- REQUIRED WORK -
Take the line containing "Model this object" and every line after it in the data below, and print them exactly as given, with nothing else.

- PROVIDED RECORDS -
◇ ◇ ◇ ◇ ◇ ◇ ◇

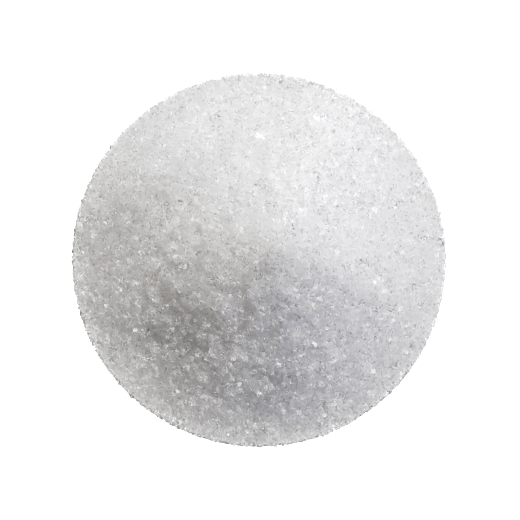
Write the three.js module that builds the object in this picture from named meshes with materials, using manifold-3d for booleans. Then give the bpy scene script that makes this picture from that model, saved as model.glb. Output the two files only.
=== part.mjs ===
// A small round heap of granulated xylitol, poured on a flat surface.
//
// The heap is one fused solid: a low mound with a few broad swells and hollows, which thins out to
// about one crystal at its round rim. Its skin is uneven at the size of the crystals, and the
// largest crystals lie half sunk in it.
//
// Units are millimetres, +Z is up. The origin is the middle of the flat underside, +Y points to
// the back of the heap and +X to its right.

import * as THREE from "three";
import { ConvexGeometry } from "three/addons/geometries/ConvexGeometry.js";
import { mergeVertices } from "three/addons/utils/BufferGeometryUtils.js";
import Module from "manifold-3d";

// ---- Driving dimensions -------------------------------------------------------------------------

const HEAP_RADIUS = 20; // rim of the heap
const HEAP_RISE = 6.8; // summit above the rim
const RIM_THICKNESS = 0.8; // depth of crystals at the rim
const SUMMIT = new THREE.Vector2(1.2, 0.8);
const CROWN_EXPONENT = 1.5; // 1 is a pointed cone, 2 a round dome
const FOOT_EXPONENT = 1.43; // over 1, the slope eases off before it meets the rim

const CRYSTAL_SIZE = 0.55; // usual crystal, side to side
const RING_COUNT = 34; // rings of bumps from the middle to the rim, about a crystal apart
const BUMP_HEIGHT = 0.2; // a crystal's stand above or below the smooth skin
const BUMP_DRIFT = 0.15; // a bump's shift along the skin
const RIM_WANDER = 0.15; // how far the rim runs in, here and there
const RIM_BATTER = 0.25; // how far the rim's top edge lies inside its foot

const LARGE_CRYSTALS = 70;
const LARGE_CRYSTAL_LENGTH = { shortest: 0.85, longest: 1.15 };
const CRYSTAL_WIDTH_SHARE = 0.74; // of its length
const CRYSTAL_DEPTH_SHARE = 0.6; // of its length
const CHISEL_SHARE = 0.34; // the part of half its length that the chisel end takes
const CHISEL_EDGE_SHARE = 0.86; // the chisel's edge, as a share of the width
const SHOWN_SHARE = 0.16; // how far a large crystal's middle stands above the skin, of its length
const CRYSTAL_TIP = 0.5; // how far it may tip out of the slope, in radians
const CLEAR_OF_RIM = 1.2; // large crystals keep this far inside the rim
const SPIRAL_WANDER = 0.5; // a large crystal's shift from its even place

// Broad swells and hollows in the mound. Each fades out as a bell curve: height, place of its
// middle, its two reaches, and the turn of the first reach from +X, in degrees.
const SWELLS = [
  { height: 1.4, x: -14.0, y: 8.0, along: 9.0, across: 2.4, turn: 37 }, // back left spur
  { height: 1.0, x: 8.0, y: 12.5, along: 3.0, across: 7.0, turn: -32 }, // back right spur
  { height: 0.4, x: 8.0, y: 0.0, along: 6.6, across: 2.4, turn: -40 }, // brow over the right slope
  { height: 0.25, x: -6.0, y: -7.0, along: 6.0, across: 2.1, turn: -83 }, // rib down the front left
  { height: -0.35, x: -7.5, y: -9.5, along: 7.0, across: 2.1, turn: 9 }, // front left hollow
  { height: -0.4, x: -4.0, y: -15.5, along: 8.5, across: 3.0, turn: -16 }, // front hollow
];

// ---- Random draws, the same on every run --------------------------------------------------------

const SEED = 4177;
THREE.MathUtils.seededRandom(SEED);

/** A draw between low and high. */
function between(low, high) {
  return THREE.MathUtils.lerp(low, high, THREE.MathUtils.seededRandom());
}

/** A draw between -reach and reach. */
function wander(reach) {
  return between(-reach, reach);
}

// ---- The heap's broad form ----------------------------------------------------------------------

/** Distance from the summit to the rim, in the direction of the unit vector towards. */
function reachOfSlope(towards) {
  const along = SUMMIT.dot(towards);
  return -along + Math.sqrt(along ** 2 + HEAP_RADIUS ** 2 - SUMMIT.lengthSq());
}

/** How far down the slope a point lies: 0 at the summit and 1 at the rim. */
function shareOfSlope(x, y) {
  const fromSummit = new THREE.Vector2(x, y).sub(SUMMIT);
  const distance = fromSummit.length();
  if (distance === 0) return 0;
  return Math.min(1, distance / reachOfSlope(fromSummit.divideScalar(distance)));
}

/** Height that one swell adds at a point. */
function swellHeight(swell, x, y) {
  const turn = THREE.MathUtils.degToRad(swell.turn);
  const from = new THREE.Vector2(x - swell.x, y - swell.y).rotateAround(new THREE.Vector2(), -turn);
  return swell.height * Math.exp(-((from.x / swell.along) ** 2 + (from.y / swell.across) ** 2) / 2);
}

/** Height of the heap's smooth skin over a point of the ground. */
function skinHeight(x, y) {
  const share = shareOfSlope(x, y);
  const mound = HEAP_RISE * (1 - share ** CROWN_EXPONENT) ** FOOT_EXPONENT;
  const swells = SWELLS.reduce((sum, swell) => sum + swellHeight(swell, x, y), 0);
  return RIM_THICKNESS + mound + swells * (1 - share ** 4);
}

/** Outward normal of the smooth skin, from its rise over a crystal's width each way. */
function skinNormal(x, y) {
  const riseX = skinHeight(x + CRYSTAL_SIZE / 2, y) - skinHeight(x - CRYSTAL_SIZE / 2, y);
  const riseY = skinHeight(x, y + CRYSTAL_SIZE / 2) - skinHeight(x, y - CRYSTAL_SIZE / 2);
  return new THREE.Vector3(-riseX, -riseY, CRYSTAL_SIZE).normalize();
}

// ---- The bumpy core -----------------------------------------------------------------------------

/** Number of points in a ring: one in the middle, then six more in each ring. */
function pointsInRing(ring) {
  return Math.max(1, 6 * ring);
}

/** Index of a point, counted round its ring, in the list of all points. */
function pointIndex(ring, place) {
  const before = ring === 0 ? 0 : 1 + 3 * ring * (ring - 1);
  return before + (place % pointsInRing(ring));
}

/** An indexed geometry of corner places and triangles. */
function geometryFrom(points, faces) {
  return new THREE.BufferGeometry()
    .setAttribute("position", new THREE.Float32BufferAttribute(points, 3))
    .setIndex(faces);
}

/** Triangles between a ring and the next, stepping along whichever ring lies behind. */
function bandFaces(ring) {
  const faces = [];
  const innerCount = pointsInRing(ring);
  const outerCount = pointsInRing(ring + 1);
  let inner = 0;
  for (let outer = 0; outer < outerCount; outer++) {
    if (ring > 0 && (inner + 0.5) / innerCount < (outer + 0.5) / outerCount) {
      faces.push(pointIndex(ring, inner), pointIndex(ring + 1, outer), pointIndex(ring, inner + 1));
      inner++;
    }
    faces.push(pointIndex(ring, inner), pointIndex(ring + 1, outer), pointIndex(ring + 1, outer + 1));
  }
  return faces;
}

/** A closed mesh of rings of bumps, each a crystal proud or sunk, a low wall and a flat underside. */
function bumpyCore() {
  const points = [];
  const faces = [];
  const spacing = (HEAP_RADIUS - RIM_BATTER) / RING_COUNT;
  for (let ring = 0; ring <= RING_COUNT; ring++) {
    const drift = ring === RING_COUNT ? 0 : BUMP_DRIFT;
    for (let place = 0; place < pointsInRing(ring); place++) {
      const angle = (place / pointsInRing(ring)) * 2 * Math.PI;
      const x = ring * spacing * Math.cos(angle) + wander(drift);
      const y = ring * spacing * Math.sin(angle) + wander(drift);
      points.push(x, y, skinHeight(x, y) + wander(BUMP_HEIGHT));
    }
  }
  for (let ring = 0; ring < RING_COUNT; ring++) faces.push(...bandFaces(ring));

  const rimCount = pointsInRing(RING_COUNT);
  const firstFoot = points.length / 3;
  for (let place = 0; place < rimCount; place++) {
    const angle = (place / rimCount) * 2 * Math.PI;
    const radius = HEAP_RADIUS - between(0, RIM_WANDER);
    points.push(radius * Math.cos(angle), radius * Math.sin(angle), 0);
  }
  const underside = points.length / 3;
  points.push(0, 0, 0);
  for (let place = 0; place < rimCount; place++) {
    const next = (place + 1) % rimCount;
    const [topHere, topNext] = [pointIndex(RING_COUNT, place), pointIndex(RING_COUNT, next)];
    faces.push(topHere, firstFoot + place, topNext);
    faces.push(topNext, firstFoot + place, firstFoot + next);
    faces.push(underside, firstFoot + next, firstFoot + place);
  }
  return geometryFrom(points, faces);
}

// ---- Large crystals -----------------------------------------------------------------------------

/** A crystal: a straight four-sided prism whose two ends are cut to a chisel edge. */
function crystalGeometry(length) {
  const halfLength = length / 2;
  const halfWidth = halfLength * CRYSTAL_WIDTH_SHARE;
  const halfDepth = halfLength * CRYSTAL_DEPTH_SHARE;
  const shoulder = halfLength * (1 - CHISEL_SHARE);
  const corners = [];
  for (const end of [-1, 1]) {
    for (const side of [-1, 1]) {
      corners.push(new THREE.Vector3(end * halfLength, side * halfWidth * CHISEL_EDGE_SHARE, 0));
      for (const face of [-1, 1]) {
        corners.push(new THREE.Vector3(end * shoulder, side * halfWidth, face * halfDepth));
      }
    }
  }
  return new ConvexGeometry(corners);
}

/** One large crystal, half sunk in the skin over a point of the ground, lying along the slope. */
function largeCrystalAt(x, y) {
  const length = between(LARGE_CRYSTAL_LENGTH.shortest, LARGE_CRYSTAL_LENGTH.longest);
  const slope = new THREE.Quaternion().setFromUnitVectors(new THREE.Vector3(0, 0, 1), skinNormal(x, y));
  const lie = new THREE.Euler(wander(CRYSTAL_TIP), wander(CRYSTAL_TIP), wander(Math.PI), "ZXY");
  const turn = slope.multiply(new THREE.Quaternion().setFromEuler(lie));
  const place = new THREE.Vector3(x, y, skinHeight(x, y) + length * SHOWN_SHARE);
  return crystalGeometry(length).applyQuaternion(turn).translate(place.x, place.y, place.z);
}

/** Large crystals spread evenly over the heap, on a sunflower's spiral. */
function largeCrystals() {
  const goldenAngle = Math.PI * (3 - Math.sqrt(5));
  return Array.from({ length: LARGE_CRYSTALS }, (_, index) => {
    const radius = (HEAP_RADIUS - CLEAR_OF_RIM) * Math.sqrt((index + 0.5) / LARGE_CRYSTALS);
    const x = radius * Math.cos(index * goldenAngle) + wander(SPIRAL_WANDER);
    const y = radius * Math.sin(index * goldenAngle) + wander(SPIRAL_WANDER);
    return largeCrystalAt(x, y);
  });
}

// ---- Fusing -------------------------------------------------------------------------------------

const MERGE_DISTANCE = 1e-4;
const wasm = await Module();
wasm.setup();

/** A closed geometry as a solid that can be joined. */
function solidOf(geometry) {
  geometry.deleteAttribute("normal");
  const merged = mergeVertices(geometry, MERGE_DISTANCE);
  return new wasm.Manifold(
    new wasm.Mesh({
      numProp: 3,
      vertProperties: new Float32Array(merged.attributes.position.array),
      triVerts: new Uint32Array(merged.index.array),
    }),
  );
}

/** A solid back as a flat-shaded geometry. */
function geometryOf(solid) {
  const mesh = solid.getMesh();
  const geometry = geometryFrom(Array.from(mesh.vertProperties), Array.from(mesh.triVerts));
  const flat = geometry.toNonIndexed();
  flat.computeVertexNormals();
  return flat;
}

/** The core with the large crystals fused on, and any hollow that they seal under them filled. */
function fusedHeap() {
  const core = solidOf(bumpyCore());
  const fused = largeCrystals().reduce((heap, crystal) => heap.add(solidOf(crystal)), core);
  const skins = fused.decompose();
  return skins.reduce((outer, skin) => (skin.volume() > outer.volume() ? skin : outer));
}

// ---- The part -----------------------------------------------------------------------------------

const crystalWhite = new THREE.MeshStandardMaterial({
  color: new THREE.Color(0.9, 0.905, 0.915),
  roughness: 0.35,
  metalness: 0,
});

const heap = new THREE.Mesh(geometryOf(fusedHeap()), crystalWhite);
heap.name = "crystal_heap";

const xylitolHeap = new THREE.Group();
xylitolHeap.add(heap);

export default xylitolHeap;
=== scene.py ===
"""A small round heap of granulated xylitol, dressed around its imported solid.

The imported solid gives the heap's place and size. Over a milky core of their own, thousands of separate
crystals are sown in layers, settled against one another as spheres, and then cut to their facets.

Sizes are in millimetres until a mesh is made. +Z is up, +Y points to the back and +X to the right.
"""

import logging
import math
from dataclasses import dataclass, field
from enum import Enum
from itertools import combinations

import bpy
import numpy as np
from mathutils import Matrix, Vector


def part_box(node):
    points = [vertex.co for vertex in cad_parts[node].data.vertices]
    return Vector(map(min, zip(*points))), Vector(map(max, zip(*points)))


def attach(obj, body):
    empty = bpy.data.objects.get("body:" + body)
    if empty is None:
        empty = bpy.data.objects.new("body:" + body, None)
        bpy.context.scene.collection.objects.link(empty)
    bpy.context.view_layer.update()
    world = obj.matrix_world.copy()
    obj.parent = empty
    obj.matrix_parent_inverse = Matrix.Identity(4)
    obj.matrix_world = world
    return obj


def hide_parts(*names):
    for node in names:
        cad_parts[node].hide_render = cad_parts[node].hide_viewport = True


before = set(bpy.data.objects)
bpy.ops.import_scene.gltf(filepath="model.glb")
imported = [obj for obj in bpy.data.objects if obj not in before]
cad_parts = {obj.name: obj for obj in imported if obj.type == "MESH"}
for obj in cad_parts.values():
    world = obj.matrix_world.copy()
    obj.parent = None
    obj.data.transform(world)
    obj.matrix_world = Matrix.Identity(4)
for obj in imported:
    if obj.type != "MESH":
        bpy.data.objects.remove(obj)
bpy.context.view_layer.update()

MM = 0.001
NODE = "crystal_heap"
BODY = "root"
SEED = 4177

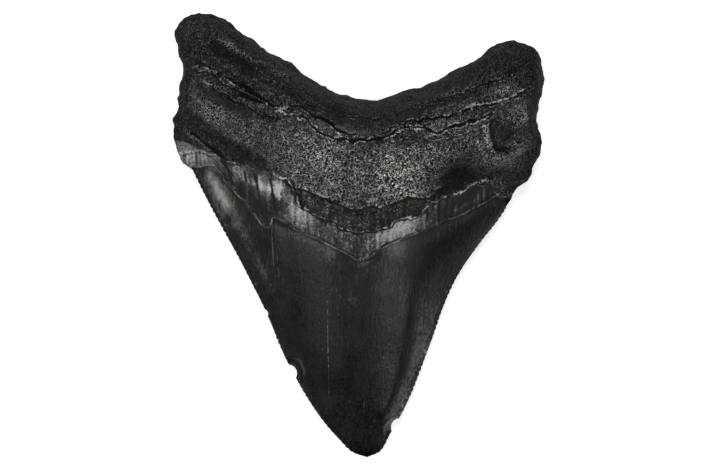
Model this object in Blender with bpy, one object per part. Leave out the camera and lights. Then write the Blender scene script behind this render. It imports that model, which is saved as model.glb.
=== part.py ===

◇ ◇ ◇ ◇ ◇ ◇ ◇

- RESPONSE -
Model this object in Blender with bpy, one object per part. Leave out the camera and lights. Then write the Blender scene script behind this render. It imports that model, which is saved as model.glb.
=== part.py ===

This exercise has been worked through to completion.